Tutti responsabili
“È vergognoso che donne, uomini, bambini, vittime di un sistema di schiavitù, rimangano in balia delle onde del mare, ma più ancora lo è la nostra indifferenza mentre i potenti di turno litigano su come spartirsi le quote di migranti”, denuncia suor Eugenia Bonetti, presidente dell'Associazione “Slaves No More”.
di suor Eugenia Bonetti, presidente dell’Associazione “Slaves no more”
Il giorno 8 febbraio sarà celebrata la quinta giornata mondiale/ecclesiale contro la tratta di esseri umani che ha come slogan: “Insieme contro la tratta di persone”. Perché questa giornata di preghiera e riflessione contro questa nuova forma di schiavitù? Esiste ancora la schiavitù oggi? Siamo coscienti che la schiavitù di popoli africani portati nelle Americhe è stata abolita nel 1868 dopo anni di sfruttamento. È veramente una vergogna la costatazione che oggigiorno in Paesi cosiddetti evoluti ed emancipati, con valori cristiani, basati sul riconoscimento della dignità di ogni persona troviamo ancora tanto sfruttamento e forme subdole di schiavitù e alienazione!
Ma come è possibile che ancora oggi tante donne, provenienti in gran parte da Paesi dell’Est e dall’Africa vengano schiavizzate e usate sessualmente o come mano d’opera per alimentare un mercato di compra-vendita, nel quale la donna viene ridotta ad un oggetto senza valore, viene privata della sua dignità e libertà di decisione, bensì sottomessa e usata come se si potesse dare un costo alla vita umana.
Gruppi mafiosi di sfruttatori si servono della povertà e dell’ignoranza di donne sempre più giovani per arricchirsi e dar vita ad un mercato che è fra i tre mercati più fruttuosi al mondo. La tratta di esseri umani è un crimine contro l’umanità, ci ricorda sovente Papa Francesco, ed invece di essere contrastato e di diminuire, sembra che continui indisturbato ad agire, sempre più sviluppato e sofisticato.

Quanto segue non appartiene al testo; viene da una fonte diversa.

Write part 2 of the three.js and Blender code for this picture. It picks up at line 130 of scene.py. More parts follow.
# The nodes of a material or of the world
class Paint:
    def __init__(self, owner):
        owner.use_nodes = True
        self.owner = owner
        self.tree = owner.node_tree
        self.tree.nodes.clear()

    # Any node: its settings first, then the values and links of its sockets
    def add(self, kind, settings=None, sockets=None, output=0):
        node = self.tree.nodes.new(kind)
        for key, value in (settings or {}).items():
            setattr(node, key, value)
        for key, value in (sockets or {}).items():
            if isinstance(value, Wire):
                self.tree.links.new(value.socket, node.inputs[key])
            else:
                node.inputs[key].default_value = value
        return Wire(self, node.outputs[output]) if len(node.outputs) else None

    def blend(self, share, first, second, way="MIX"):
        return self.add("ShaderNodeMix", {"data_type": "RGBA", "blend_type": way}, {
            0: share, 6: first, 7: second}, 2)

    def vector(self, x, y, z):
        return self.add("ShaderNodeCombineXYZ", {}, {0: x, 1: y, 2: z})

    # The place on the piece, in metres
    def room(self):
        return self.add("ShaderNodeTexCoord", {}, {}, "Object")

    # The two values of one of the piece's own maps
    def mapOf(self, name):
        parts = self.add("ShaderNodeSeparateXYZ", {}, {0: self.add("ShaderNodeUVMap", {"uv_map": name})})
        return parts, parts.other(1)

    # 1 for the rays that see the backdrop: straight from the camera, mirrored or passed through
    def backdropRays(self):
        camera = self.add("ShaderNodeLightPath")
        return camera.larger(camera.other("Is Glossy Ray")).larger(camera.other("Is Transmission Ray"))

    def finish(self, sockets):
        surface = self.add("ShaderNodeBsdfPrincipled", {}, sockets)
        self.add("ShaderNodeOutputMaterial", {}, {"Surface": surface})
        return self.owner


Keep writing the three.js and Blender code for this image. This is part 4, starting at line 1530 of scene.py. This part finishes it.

Il clima di ostilità e di chiusura che oggi persiste e insiste, non solo in Europa, ma anche in Italia, non aiuta la situazione dei tantissimi migranti che arrivano sulle coste italiane stremati, abusati e disperati. È una vergogna la realtà che si consuma in mezzo al mare, quando gruppi di vittime (donne, uomini, bambini) di un sistema di schiavitù, rimangono in balia delle onde del mare, ma più ancora la nostra indifferenza mentre i potenti di turno litigano su come spartirsi le quote di migranti. Chi più si ricorda di questa domanda che anche oggi Dio Padre, Padrone della vita e dei beni della terra, costantemente ci ripete: “Dov’è tuo fratello? Dov’è tua sorella? Il loro grido è giunto fino a me”….
La chiusura dei centri per i migranti, delle case di accoglienza, i respingimenti senza considerare le storie singole di ogni persona che, per motivi diversi decidono di intraprendere un viaggio, talmente rischioso da portarli alla morte, non sono misure accettabili. I colpevoli in questa migrazione non sono le vittime di un sistema di schiavitù, ma il sistema di schiavitù stesso, mosso da gente senza scrupoli, senza un cuore e senza visione di un futuro diverso. E la storia di tanti popoli dovrebbe essere di monito. Non sono i muri, le sbarre e i confini a risolvere il problema dell’immigrazione.
Le migrazioni sono sempre esistite e l’idea di bloccare l’accesso di chi, per diverse ragioni, decide di spostarsi non può e non deve essere la soluzione. Si deve partire dal presupposto che chi migra sono donne, uomini e bambini, che fuggono da estrema povertà, fame, guerre e disuguaglianze. Ma chi li ha impoveriti se non i nostri stessi sistemi di vita e di consumo?
Ben venga quindi questa 5° giornata di preghiera e riflessione per ricordarci che siamo un po’ tutti e in diversi modi responsabili di questo esodo epocale di tanti fratelli e sorelle che bussano alle nostre porte per offrirci le loro forze lavorative, prendersi cura dei nostri anziani e soprattutto riempire le nostre culle vuote.